Work instructions: Return each line of the material verbatim.

Collected material:
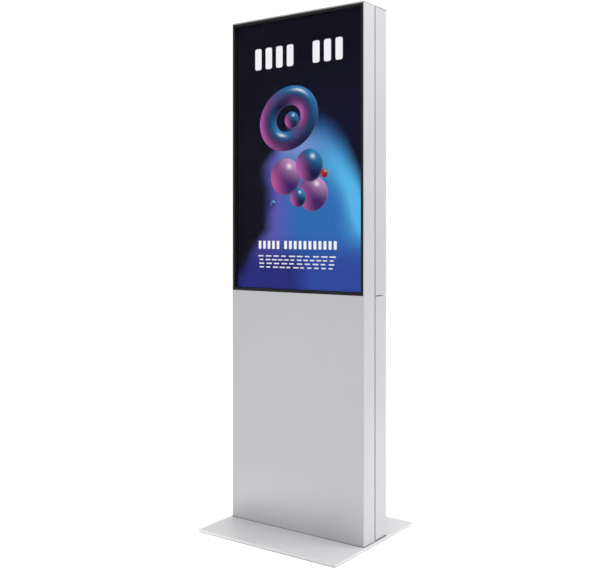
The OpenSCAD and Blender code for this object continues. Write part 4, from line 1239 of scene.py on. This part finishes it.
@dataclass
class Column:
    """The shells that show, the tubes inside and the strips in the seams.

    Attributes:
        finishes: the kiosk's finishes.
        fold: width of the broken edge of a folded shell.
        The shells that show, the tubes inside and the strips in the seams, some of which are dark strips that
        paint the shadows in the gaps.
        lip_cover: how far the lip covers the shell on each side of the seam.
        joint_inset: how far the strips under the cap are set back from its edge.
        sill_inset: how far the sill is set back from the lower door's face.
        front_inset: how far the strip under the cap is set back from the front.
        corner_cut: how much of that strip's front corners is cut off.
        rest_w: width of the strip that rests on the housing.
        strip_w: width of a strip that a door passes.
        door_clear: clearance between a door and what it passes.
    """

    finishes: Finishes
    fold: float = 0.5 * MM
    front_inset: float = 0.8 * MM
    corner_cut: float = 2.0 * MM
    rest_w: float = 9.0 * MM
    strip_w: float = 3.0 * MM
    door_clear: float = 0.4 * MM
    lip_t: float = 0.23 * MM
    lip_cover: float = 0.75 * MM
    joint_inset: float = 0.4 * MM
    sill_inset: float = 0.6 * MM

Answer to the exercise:
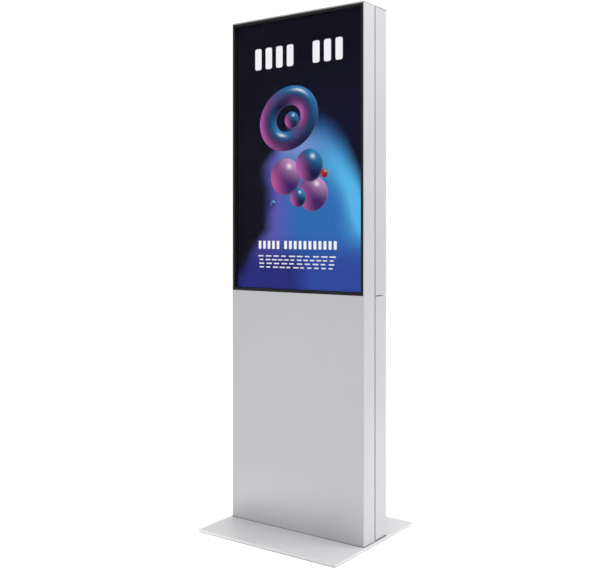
The OpenSCAD and Blender code for this object continues. Write part 4, from line 1239 of scene.py on. This part finishes it.
@dataclass
class Column:
    """The shells that show, the tubes inside and the strips in the seams.

    Attributes:
        finishes: the kiosk's finishes.
        fold: width of the broken edge of a folded shell.
        The shells that show, the tubes inside and the strips in the seams, some of which are dark strips that
        paint the shadows in the gaps.
        lip_cover: how far the lip covers the shell on each side of the seam.
        joint_inset: how far the strips under the cap are set back from its edge.
        sill_inset: how far the sill is set back from the lower door's face.
        front_inset: how far the strip under the cap is set back from the front.
        corner_cut: how much of that strip's front corners is cut off.
        rest_w: width of the strip that rests on the housing.
        strip_w: width of a strip that a door passes.
        door_clear: clearance between a door and what it passes.
    """

    finishes: Finishes
    fold: float = 0.5 * MM
    front_inset: float = 0.8 * MM
    corner_cut: float = 2.0 * MM
    rest_w: float = 9.0 * MM
    strip_w: float = 3.0 * MM
    door_clear: float = 0.4 * MM
    lip_t: float = 0.23 * MM
    lip_cover: float = 0.75 * MM
    joint_inset: float = 0.4 * MM
    sill_inset: float = 0.6 * MM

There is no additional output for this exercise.